> TASK STATEMENT
Please start at the first line of the records beneath and quote each line exactly, ending with the line containing "HEART_GROOVE = 0.1".

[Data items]
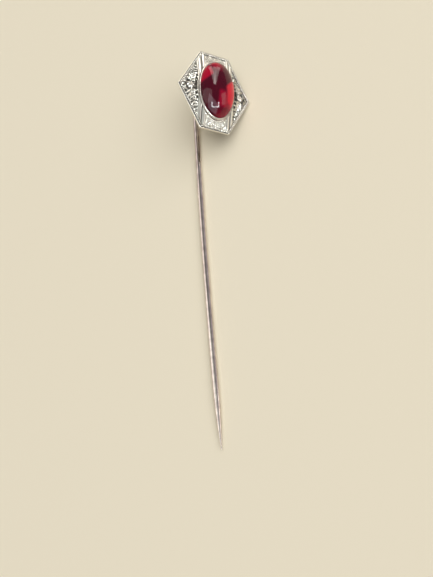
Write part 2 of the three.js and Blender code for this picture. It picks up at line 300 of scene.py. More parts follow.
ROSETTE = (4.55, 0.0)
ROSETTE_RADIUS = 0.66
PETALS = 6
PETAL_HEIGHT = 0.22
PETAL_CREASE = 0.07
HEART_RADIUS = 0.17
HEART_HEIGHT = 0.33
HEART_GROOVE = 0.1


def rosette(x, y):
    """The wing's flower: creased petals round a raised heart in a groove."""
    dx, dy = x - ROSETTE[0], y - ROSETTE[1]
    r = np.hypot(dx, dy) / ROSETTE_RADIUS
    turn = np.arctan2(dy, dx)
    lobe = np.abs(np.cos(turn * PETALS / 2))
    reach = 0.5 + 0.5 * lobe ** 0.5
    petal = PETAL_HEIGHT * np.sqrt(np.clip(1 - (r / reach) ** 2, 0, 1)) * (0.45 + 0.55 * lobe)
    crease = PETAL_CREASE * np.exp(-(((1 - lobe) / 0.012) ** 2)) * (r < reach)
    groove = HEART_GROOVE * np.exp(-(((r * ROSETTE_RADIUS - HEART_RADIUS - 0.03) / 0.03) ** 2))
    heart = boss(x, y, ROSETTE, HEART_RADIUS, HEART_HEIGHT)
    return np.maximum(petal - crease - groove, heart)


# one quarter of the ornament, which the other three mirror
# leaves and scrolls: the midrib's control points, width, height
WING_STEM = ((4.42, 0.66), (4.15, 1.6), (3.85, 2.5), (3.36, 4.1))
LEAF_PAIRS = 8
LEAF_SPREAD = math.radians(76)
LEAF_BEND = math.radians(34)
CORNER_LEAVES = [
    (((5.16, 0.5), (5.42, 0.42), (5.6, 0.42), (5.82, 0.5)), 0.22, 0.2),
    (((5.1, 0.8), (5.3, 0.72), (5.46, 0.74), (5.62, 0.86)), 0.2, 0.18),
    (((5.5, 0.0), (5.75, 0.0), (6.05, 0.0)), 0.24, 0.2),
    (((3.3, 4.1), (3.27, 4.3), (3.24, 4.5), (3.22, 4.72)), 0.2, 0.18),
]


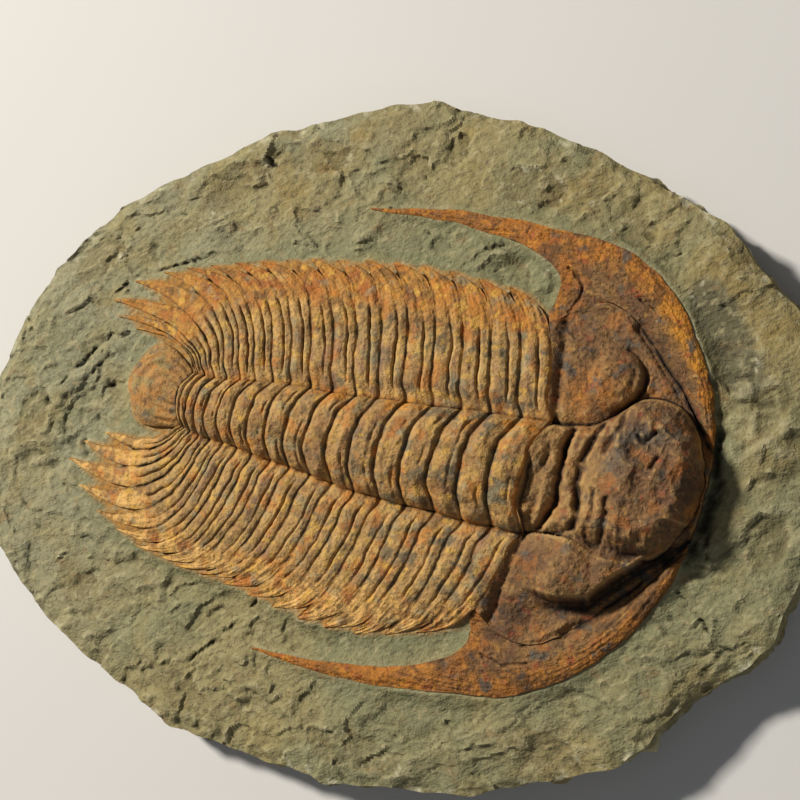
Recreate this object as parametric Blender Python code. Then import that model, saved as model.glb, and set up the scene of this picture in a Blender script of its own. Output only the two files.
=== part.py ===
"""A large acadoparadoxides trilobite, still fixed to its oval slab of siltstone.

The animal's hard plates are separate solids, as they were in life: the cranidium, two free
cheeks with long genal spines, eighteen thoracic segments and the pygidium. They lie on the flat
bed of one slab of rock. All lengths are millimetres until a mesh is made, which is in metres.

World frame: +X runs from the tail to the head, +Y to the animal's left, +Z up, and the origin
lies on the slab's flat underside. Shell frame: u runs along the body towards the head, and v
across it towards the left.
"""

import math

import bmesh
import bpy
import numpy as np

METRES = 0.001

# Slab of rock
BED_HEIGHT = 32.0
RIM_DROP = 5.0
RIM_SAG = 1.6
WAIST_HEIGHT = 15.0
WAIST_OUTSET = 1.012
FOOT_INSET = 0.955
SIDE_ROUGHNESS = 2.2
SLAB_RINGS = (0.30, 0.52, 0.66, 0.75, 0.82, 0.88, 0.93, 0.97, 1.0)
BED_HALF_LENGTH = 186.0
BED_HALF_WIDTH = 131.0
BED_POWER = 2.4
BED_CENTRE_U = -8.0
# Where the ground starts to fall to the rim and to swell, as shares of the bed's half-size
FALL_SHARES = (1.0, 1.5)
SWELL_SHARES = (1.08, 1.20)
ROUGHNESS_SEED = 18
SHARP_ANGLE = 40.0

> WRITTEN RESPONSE
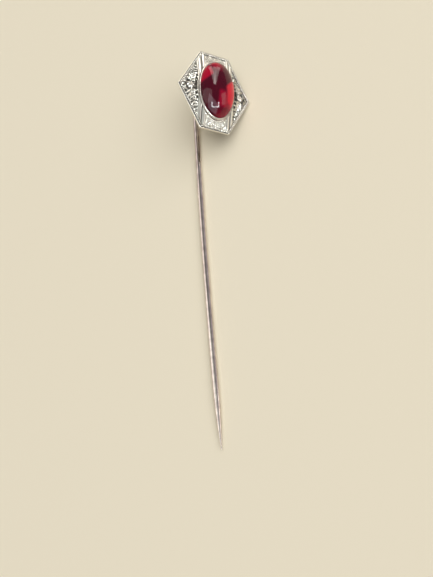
Write part 2 of the three.js and Blender code for this picture. It picks up at line 300 of scene.py. More parts follow.
ROSETTE = (4.55, 0.0)
ROSETTE_RADIUS = 0.66
PETALS = 6
PETAL_HEIGHT = 0.22
PETAL_CREASE = 0.07
HEART_RADIUS = 0.17
HEART_HEIGHT = 0.33
HEART_GROOVE = 0.1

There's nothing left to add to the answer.